The question naturally arises: What was the content and substance of the teachings which could be given by the Risen Christ to His chosen disciples? — He had appeared to them in the same manner in which the divine Teachers had appeared to primeval humanity. But now, if I may so express it, He was able to tell them out of divine wisdom what He had experienced and other divine Beings had not. From His own divine vantage-point He was able to explain to them the mystery of birth and death. He was able to convey to them the knowledge that in the future there would arise in the men of earth a day-consciousness, unable to have direct perception of the immortal element in human life, a consciousness that is extinguished in sleep, so that in sleep too the immortal element is invisible even to the eyes of the soul.
But He was also able to make them aware that it is possible for the Mystery of Golgotha to be drawn into the field of man's understanding. He was able to make clear to them what I will try to express in the following words. They can only be feeble, stammering words because human language has no others to offer, but I will try to express it in these halting words: —
“The human body,” He taught, “has gradually become so dense, the death-forces in it so powerful that, although man will now be able to develop his intellect and his own inner freedom, he can do this only in a life that definitely experiences death, a life into which death makes a marked incision, a life from which vision of the immortal soul is obliterated during waking consciousness. But,” — so Christ taught His initiated disciples, — “you can receive into your souls a certain wisdom. It is the wisdom which through the Mystery of Golgotha, my own being has made possible for you, something with which you your selves can be filled if only you can attain the insight that Christ came down from spheres beyond the earth to the men of earth; if only you can come to realise that here on the earth there is something which cannot be perceived by earthly means, but only by means higher than those of the earth; if you can behold the Mystery of Golgotha as a Divine Event set into earthly life; if you can apprehend that a god has passed through the Mystery of Golgotha. Through everything else that comes to fulfilment on earth you can acquire earthly wisdom, but in order to understand the significance of death to humanity it would avail you nothing. Earthly wisdom would suffice you only if you, like the men of earlier times, could feel no intense interest in death. But since you must needs be concerned with death, you must strengthen your perceptive faculty by drawing into it a force stronger than all earthly forces of perception, a force so strong that you can realise that in the Mystery of Golgotha there came to pass something to which all earthly laws of nature are inapplicable. If you can include in your beliefs only the laws of earthly nature, you will, it is true, be able to observe death, but you will never discover its significance for human life. But if you can attain the insight that the earth has now for the first time received its true meaning and purpose, that at this middle point of earth-evolution a Divine Event has taken place in the Mystery of Golgotha, an Event beyond the comprehension of earthly means of perception, then you are preparing a special power of wisdom.”

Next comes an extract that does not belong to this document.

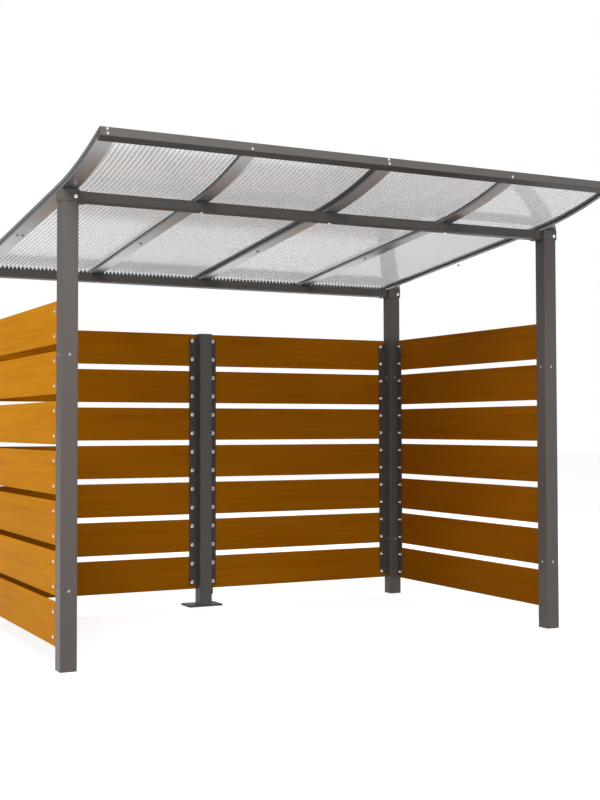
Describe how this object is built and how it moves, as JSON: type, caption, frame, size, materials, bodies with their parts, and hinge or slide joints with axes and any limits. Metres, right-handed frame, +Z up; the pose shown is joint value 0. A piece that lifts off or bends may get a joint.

This power of wisdom is the same as the power of faith; it is a special power of Spirit-Wisdom, a power of faith born of wisdom. Strength of soul is expressed when a man says: “I believe! I know through faith what I can never know by earthly means. This is a stronger force in me than when I claim to have knowledge of what can be fathomed merely by earthly means.” A man is lacking, even were he to possess all the science known on earth, if his wisdom is able to embrace only what can be grasped by earthly means. To perceive the reality of the super-earthly within the earthly, a far greater inner activity must be unfolded. Contemplation of the Mystery of Golgotha gives a stimulus to unfold such inner activity.